§ **Goal of the exercise**: Provide only the number of lines in the listing that contain the string "frame".

* START *

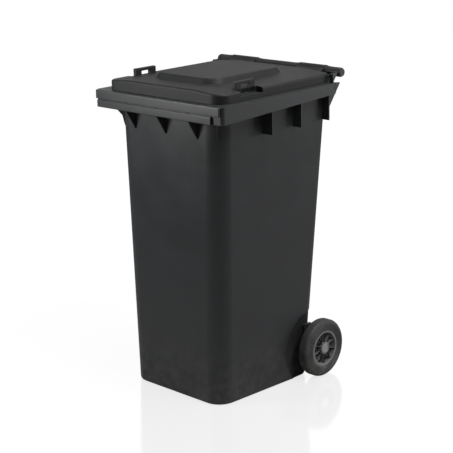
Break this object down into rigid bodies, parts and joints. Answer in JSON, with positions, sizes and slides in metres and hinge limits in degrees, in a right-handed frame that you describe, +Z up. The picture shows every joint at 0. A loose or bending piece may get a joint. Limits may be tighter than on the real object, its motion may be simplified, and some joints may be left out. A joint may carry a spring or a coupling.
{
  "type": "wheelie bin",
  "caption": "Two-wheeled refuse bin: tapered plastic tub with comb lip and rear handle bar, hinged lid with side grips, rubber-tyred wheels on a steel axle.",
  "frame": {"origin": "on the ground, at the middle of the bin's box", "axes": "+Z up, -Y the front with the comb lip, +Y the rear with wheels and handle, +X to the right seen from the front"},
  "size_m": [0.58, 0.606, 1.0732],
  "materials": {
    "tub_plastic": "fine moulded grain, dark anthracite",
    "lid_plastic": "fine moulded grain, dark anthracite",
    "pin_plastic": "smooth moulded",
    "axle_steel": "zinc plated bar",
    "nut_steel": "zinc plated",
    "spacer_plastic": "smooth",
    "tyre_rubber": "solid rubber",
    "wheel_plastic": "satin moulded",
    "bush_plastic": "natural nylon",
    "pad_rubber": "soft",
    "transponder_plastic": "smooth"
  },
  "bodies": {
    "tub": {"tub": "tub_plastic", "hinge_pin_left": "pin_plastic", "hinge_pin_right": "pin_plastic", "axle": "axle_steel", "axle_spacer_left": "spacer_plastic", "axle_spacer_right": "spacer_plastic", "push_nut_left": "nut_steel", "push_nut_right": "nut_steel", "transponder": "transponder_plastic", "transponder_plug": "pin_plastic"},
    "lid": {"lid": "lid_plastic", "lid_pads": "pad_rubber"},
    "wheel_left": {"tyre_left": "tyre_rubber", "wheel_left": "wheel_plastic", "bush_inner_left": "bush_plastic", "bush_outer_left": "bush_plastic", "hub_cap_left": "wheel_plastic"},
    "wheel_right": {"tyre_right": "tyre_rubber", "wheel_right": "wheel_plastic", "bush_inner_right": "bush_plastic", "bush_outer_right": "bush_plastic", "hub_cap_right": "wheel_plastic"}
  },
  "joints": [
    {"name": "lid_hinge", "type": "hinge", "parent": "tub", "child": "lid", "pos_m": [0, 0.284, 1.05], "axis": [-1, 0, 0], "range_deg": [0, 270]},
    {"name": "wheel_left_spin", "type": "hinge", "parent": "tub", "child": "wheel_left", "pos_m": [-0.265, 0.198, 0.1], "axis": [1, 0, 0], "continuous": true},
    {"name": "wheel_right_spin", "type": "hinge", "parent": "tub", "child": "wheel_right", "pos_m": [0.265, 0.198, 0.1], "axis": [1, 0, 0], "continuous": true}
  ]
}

* END *

§ **Answer to this task**: 2